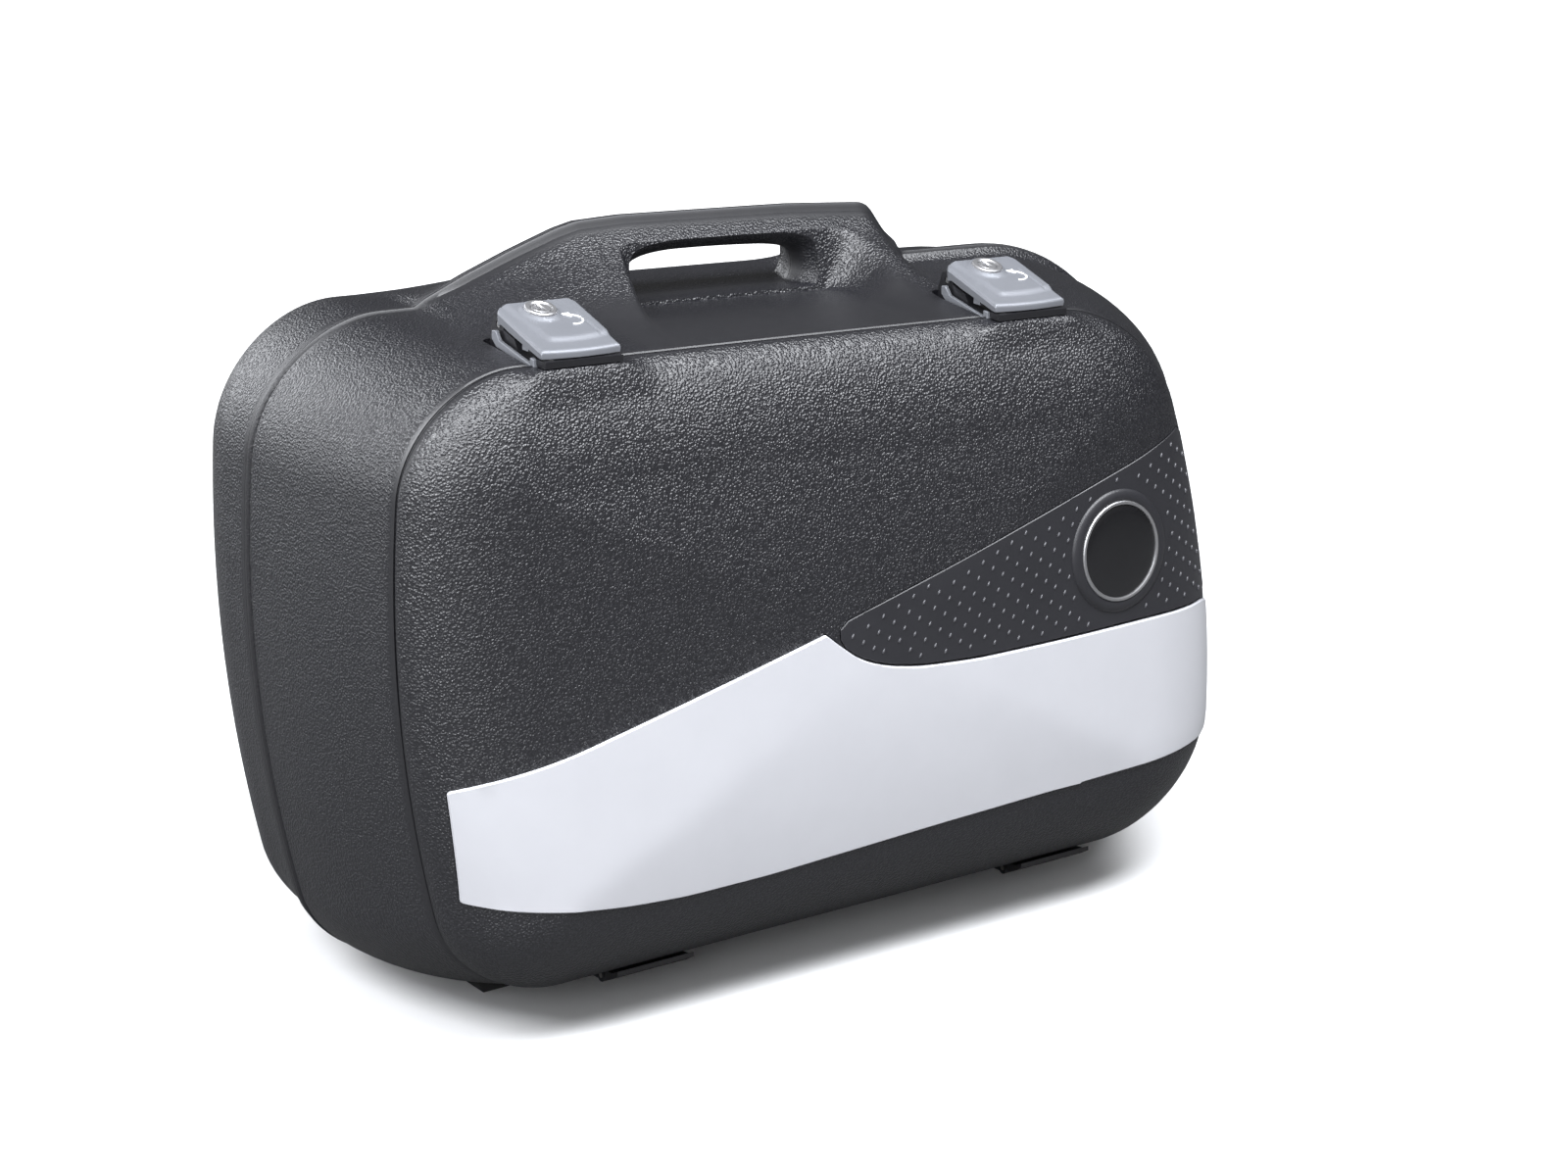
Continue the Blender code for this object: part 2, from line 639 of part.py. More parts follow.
def latch_matrix(side):
    """Places latch coordinates (across, depth, height over the seat) in the case."""
    x, z = LATCHES[side]
    return Matrix.Translation((x * MM, 0, z * MM)) @ Matrix.Rotation(TOP_SLOPE, 4, "Y")


def latch_name(side, part):
    return f"latch_{side}_{part}"


def latch_piece(side, part, bm, surface=None, pivot=(0.0, 0.0)):
    """A piece in latch coordinates, with its origin on a pivot that runs across the latch."""
    shift = Vector((0, *pivot)) * MM
    bmesh.ops.translate(bm, verts=bm.verts, vec=-shift)
    made = add_object(latch_name(side, part), bm, surface)
    made.matrix_world = latch_matrix(side) @ Matrix.Translation(shift)
    return made


def latch_rod(side, part, profile, spot, surface=None, axis=(1, 0, 0), sides=20):
    """A turned piece in latch coordinates. It runs across the latch unless told otherwise."""
    return turned(latch_name(side, part), profile, surface, spot, axis, sides, latch_matrix(side))


def lever_slope():
    """The start of the lever's sloping face, the direction along it, and the one out of it."""
    start, end = (Vector((0, *LEVER_PROFILE[i])) for i in (2, 3))
    along = (end - start).normalized()
    return start, along, Vector((0, along.z, -along.y))


def key_spot():
    """The middle of the key lock on the lever's sloping face, in latch coordinates."""
    start, along, _ = lever_slope()
    spot = start + along * (KEY_Y - start.y) / along.y
    return Vector((KEY_X, spot.y, spot.z)) * MM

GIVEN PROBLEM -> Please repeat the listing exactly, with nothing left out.

ANSWER TO THIS PROBLEM ->
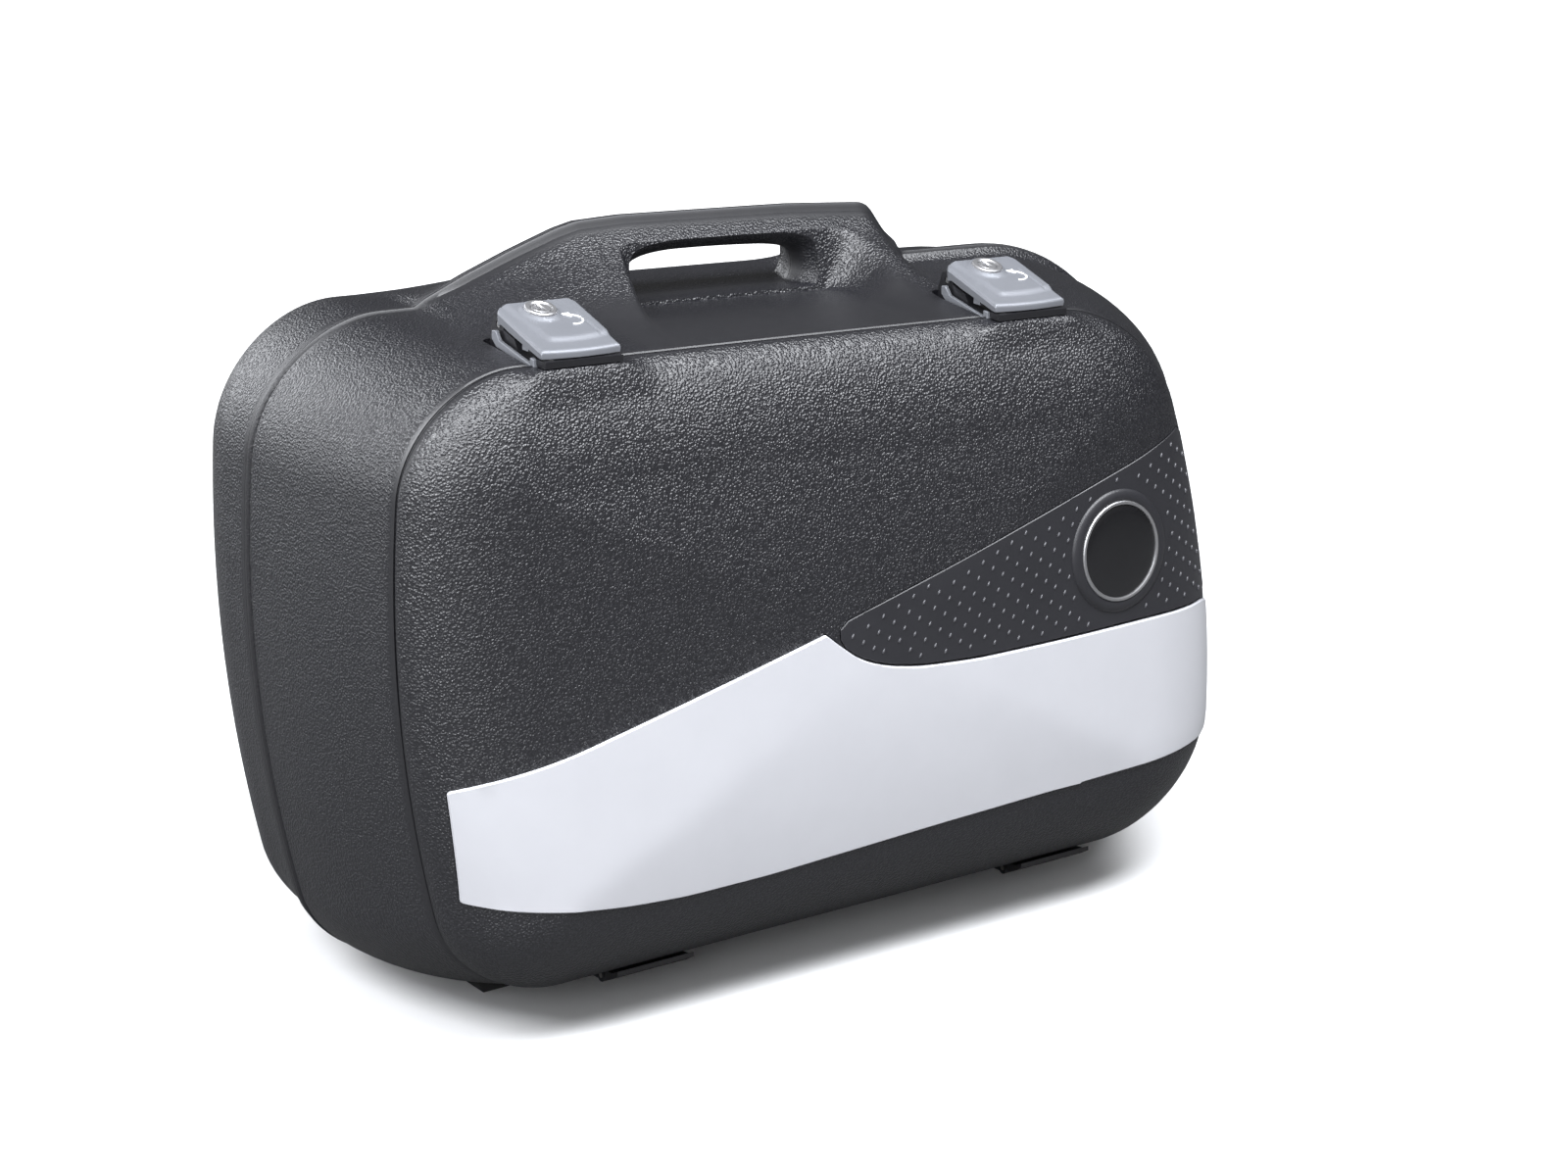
Continue the Blender code for this object: part 2, from line 639 of part.py. More parts follow.
def latch_matrix(side):
    """Places latch coordinates (across, depth, height over the seat) in the case."""
    x, z = LATCHES[side]
    return Matrix.Translation((x * MM, 0, z * MM)) @ Matrix.Rotation(TOP_SLOPE, 4, "Y")


def latch_name(side, part):
    return f"latch_{side}_{part}"


def latch_piece(side, part, bm, surface=None, pivot=(0.0, 0.0)):
    """A piece in latch coordinates, with its origin on a pivot that runs across the latch."""
    shift = Vector((0, *pivot)) * MM
    bmesh.ops.translate(bm, verts=bm.verts, vec=-shift)
    made = add_object(latch_name(side, part), bm, surface)
    made.matrix_world = latch_matrix(side) @ Matrix.Translation(shift)
    return made


def latch_rod(side, part, profile, spot, surface=None, axis=(1, 0, 0), sides=20):
    """A turned piece in latch coordinates. It runs across the latch unless told otherwise."""
    return turned(latch_name(side, part), profile, surface, spot, axis, sides, latch_matrix(side))


def lever_slope():
    """The start of the lever's sloping face, the direction along it, and the one out of it."""
    start, end = (Vector((0, *LEVER_PROFILE[i])) for i in (2, 3))
    along = (end - start).normalized()
    return start, along, Vector((0, along.z, -along.y))


def key_spot():
    """The middle of the key lock on the lever's sloping face, in latch coordinates."""
    start, along, _ = lever_slope()
    spot = start + along * (KEY_Y - start.y) / along.y
    return Vector((KEY_X, spot.y, spot.z)) * MM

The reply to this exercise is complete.